The completion protocol matters just as much. It prevents the most common agent failure: claiming something is done when it merely compiles. "Run the full test suite" and "verify manually" are concrete gates. An agent that follows this protocol produces work a human can trust. An agent without it produces work you have to double-check line by line.
Scale this across multiple agents and you get a fleet where each member knows its lane, its handoff protocol, and what "done" means.
CLI-first task management
Here's a workflow observation that took me longer to internalize than it should have: Claude Code agents work dramatically better with CLI tools than with GUI interfaces.
This makes sense when you think about it. A Claude Code agent lives in the terminal. It can run commands, read output, and take actions based on results. Asking it to navigate a web UI, click buttons, and interpret rendered pages is fighting the agent's natural interface.
A CLI-based task system means the agent can do this in a single flow:
# Read the task
task show PROJ-47
# Claim it
task update PROJ-47 --status in_progress --assignee agent-1
# Do the work...
# Report completion
task comment PROJ-47 "DONE: Fixed pagination.
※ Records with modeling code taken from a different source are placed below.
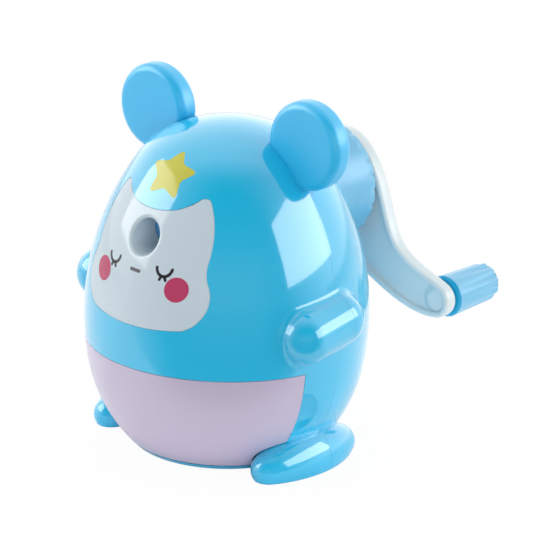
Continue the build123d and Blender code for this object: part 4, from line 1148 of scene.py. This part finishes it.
# ---------------------------------------------------------------- studio
# A pale table top under a soft white tent, with a large soft box on each side and a broad,
# low light in front that leaves no glare.
floor_mesh = bpy.data.meshes.new("table_top")
span = 3.0
table_edge = 0.075
facing_way = Vector((0.655, -0.756, 0))  # level, towards the front right
side_way = Vector((0.756, 0.655, 0))
table_corners = ((table_edge, -span), (table_edge, span), (-span, span), (-span, -span))
table_points = [facing_way * near + side_way * across for near, across in table_corners]
floor_mesh.from_pydata(table_points, [], [(0, 1, 2, 3)])
table = placed("table_top", floor_mesh)
white = bpy.data.materials.new("white_table")
white.use_nodes = True
tree = white.node_tree
matt = tree.nodes["Principled BSDF"]
feed(tree, matt, {"Base Color": (0.9, 0.9, 0.9, 1), "Roughness": 0.7})
seen = add(tree, "ShaderNodeLightPath", out="Is Camera Ray")
glow = add(tree, "ShaderNodeEmission", None, {"Color": (1, 1, 1, 1), "Strength": 1.0})
mixed = add(tree, "ShaderNodeMixShader", None, {0: seen * 0.96, 1: Socket(tree, matt.outputs[0]), 2: glow})
feed(tree, tree.nodes["Material Output"], {"Surface": mixed})
floor_mesh.materials.append(white)

world = bpy.data.worlds.new("tent")
bpy.context.scene.world = world
world.use_nodes = True
tree = world.node_tree
tree.nodes.clear()
wx, wy, wz = split(add(tree, "ShaderNodeTexCoord", out=0))
facing = wx * facing_way.x + wy * facing_way.y  # 1 towards the front right
overhead = wz.maths("MAXIMUM", wz - 0.25, 0.0)
behind = wx.maths("MINIMUM", wx.maths("MAXIMUM", (0.65 - facing) / 0.7, 0.0), 1.0)
below = wz.maths("LESS_THAN", wz, 0.0)
# the tent's brightness: dim in front, bright behind, a little darker overhead and below
level = 0.27 + 1.2 * behind - 0.5 * overhead - 0.1 * below
seen = add(tree, "ShaderNodeLightPath", out="Is Camera Ray")
strength = level * (1 - seen) + seen
tent = add(tree, "ShaderNodeBackground", None, {"Color": (1, 1, 1, 1), "Strength": strength})
feed(tree, tree.nodes.new("ShaderNodeOutputWorld"), {"Surface": tent})


def soft_box(name, turn, rise, distance, width, height, glare, fill):
    """A soft box at a turn from the front and a rise: one lamp for its glare, one for its light."""
    turn, rise = math.radians(turn), math.radians(rise)
    target = Vector((0, 0, 0.06))
    way = Vector((math.sin(turn) * math.cos(rise), -math.cos(turn) * math.cos(rise), math.sin(rise)))
    for part, power in (("glare", glare), ("fill", fill)):
        if not power:
            continue
        lamp = bpy.data.lights.new(f"{name}_{part}", "AREA")
        lamp.shape, lamp.size, lamp.size_y = "RECTANGLE", width, height
        lamp.energy = power * math.pi * width * height
        box = placed(f"{name}_{part}", lamp)
        box.location = target + way * distance
        box.rotation_euler = way.to_track_quat("Z", "Y").to_euler()
        box.visible_diffuse, box.visible_glossy = part == "fill", part == "glare"


soft_box("left_soft_box", -51, 25, 0.7, 0.58, 0.42, 3.2, 2.0)
soft_box("front_fill", 45, 6, 0.9, 0.9, 0.6, 0.0, 2.6)
soft_box("right_soft_box", 116, 21, 0.7, 0.66, 0.36, 3.3, 2.0)

# ---------------------------------------------------------------- camera
# A long lens from the front right and a little above.
lens = bpy.data.cameras.new("camera")
lens.lens, lens.sensor_width = 193.43, 36.0
lens.clip_start, lens.clip_end = 0.05, 20.0
camera = placed("camera", lens)
aim, distance = Vector((0.008875, 0.009771, 0.05457)), 0.898114
right_way = Vector((0.75124, 0.65978, 0.01814))
up_way = Vector((-0.22683, 0.23227, 0.94583))
back_way = Vector((0.61983, -0.71466, 0.32415))
turn = Matrix((right_way, up_way, back_way)).transposed().to_4x4()
camera.matrix_world = Matrix.Translation(aim + back_way * distance) @ turn
bpy.context.scene.camera = camera
bpy.context.scene.view_settings.view_transform = "Standard"
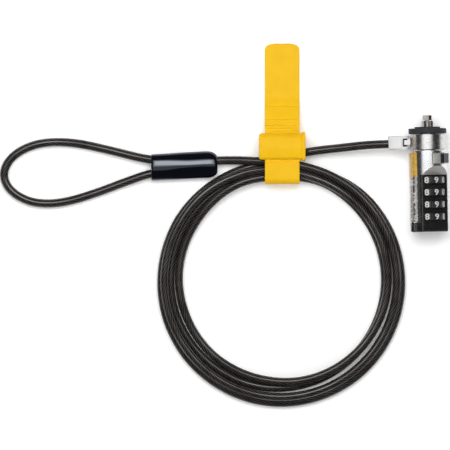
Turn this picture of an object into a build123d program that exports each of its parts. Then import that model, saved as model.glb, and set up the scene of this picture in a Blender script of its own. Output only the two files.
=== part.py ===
"""Combination cable lock for a computer's security slot, with its coiled cable and rubber strap.

Millimetres. The origin is where the lock's axis meets the rubber pad's face. +Y runs along the
axis out through the T-bar, +Z is up, and the whole object lies on a table at TABLE_Z.
"""
import math
import os

from build123d import *

os.makedirs("parts", exist_ok=True)

# ---- driving dimensions -------------------------------------------------------------------
BARREL_R = 11.35
TABLE_Z = -BARREL_R
WALL = 1.2
BORE_R = BARREL_R - WALL
RUN_FIT = 0.05          # radial clearance of a shaft in its hole
GAP = 0.35              # clearance between other moving faces
FRONT = 30.0            # the lock's front, in degrees from +Z towards +X

PAD_R = 11.35
PAD_DISC_R = 7.7
PAD_DISC = 0.9
PAD_BOTTOM = 4.1        # depths are measured down the axis from the pad's face
PLATE_R = 9.6
PLATE = 1.2
COLLAR_R = 10.75
COLLAR_TOP = PAD_BOTTOM + GAP
COLLAR_BOTTOM = 13.75
NECK_R = 6.5
BARREL_TOP = COLLAR_BOTTOM + GAP
TOP_WALL = 1.0
SHELL_BOTTOM = 57.3
LOCK_BOTTOM = 63.0

SLOT_TOP = 15.5
SLOT_BOTTOM = 22.5
LEVER_ANGLE = 55.0
LEVER_TRAVEL = 90.0
LEVER_R = 13.2
LEVER_W = 5.0
LEVER_H = 5.8
DRUM_R = BORE_R - GAP
DRUM_TOP = BARREL_TOP + TOP_WALL + GAP
DRUM_BOTTOM = 22.6
DRUM_MIDDLE = (DRUM_TOP + DRUM_BOTTOM) / 2
CROSS_PIN_ANGLE = LEVER_ANGLE + 90.0
CROSS_PIN_R = 0.75
CROSS_PIN_END = 6.5     # half the cross pin's length
SHOULDER_TOP = 22.95
SHOULDER_BOTTOM = 28.8
FACET_TOP = 23.2

FACE_D = 7.2            # distance of the dial face from the axis
FACE_T = 1.2
FACE_EDGE = 1.1        # the dial face's rounded long edges
WHEEL_PITCH = 7.3
WHEEL_TOP = 31.9        # depth of the first wheel's middle
WHEEL_COUNT = 4
WHEEL_R = 9.8
WHEEL_RIM = 4.0
WINDOW = 4.7
RING_R = 5.6
RING_H = 5.6
CORE_R = 4.0
CORE_BORE = 2.3
CORE_SEAT_TOP = 2.0     # how far the core tube goes into the shell's shoulder
CORE_SEAT_END = 1.0     # and into the housing's end
DIGITS = 10
FIRST_DIGIT = -8.0

SLOT_LONG = 6.7         # the nub fits the standard 3 x 7 mm security slot
SLOT_SHORT = 2.7
BAR_BOTTOM = 4.0        # heights above the pad's face
BAR_TOP = 7.0
NOSE_SHAFT_R = 1.2
SPINDLE_R = 2.0
SPINDLE_END = 45.0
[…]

Commit: abc1234"
task update PROJ-47 --status done
No context switching. No browser windows. No screenshots of a Kanban board. The agent reads a task, does the work, and updates the status, all without leaving the environment where it operates.
The output is machine-readable too. When you need to check what's happening across agents, you can query:
task list --status in_progress # What's being worked on?
task list --assignee agent-2 # What is agent-2 doing?
task list --blocked # What's stuck?
There's a subtler benefit too. CLI output becomes part of the agent's context. When an agent runs task show PROJ-47 and sees the description, acceptance criteria, and dependency list in its terminal, that information is now in the conversation history. The agent can reference it, reason about it, and check its work against it. A GUI doesn't give you that. The information exists on a screen the agent can't see.
This is the shape of the tooling that works. A CLI that speaks the agent's language.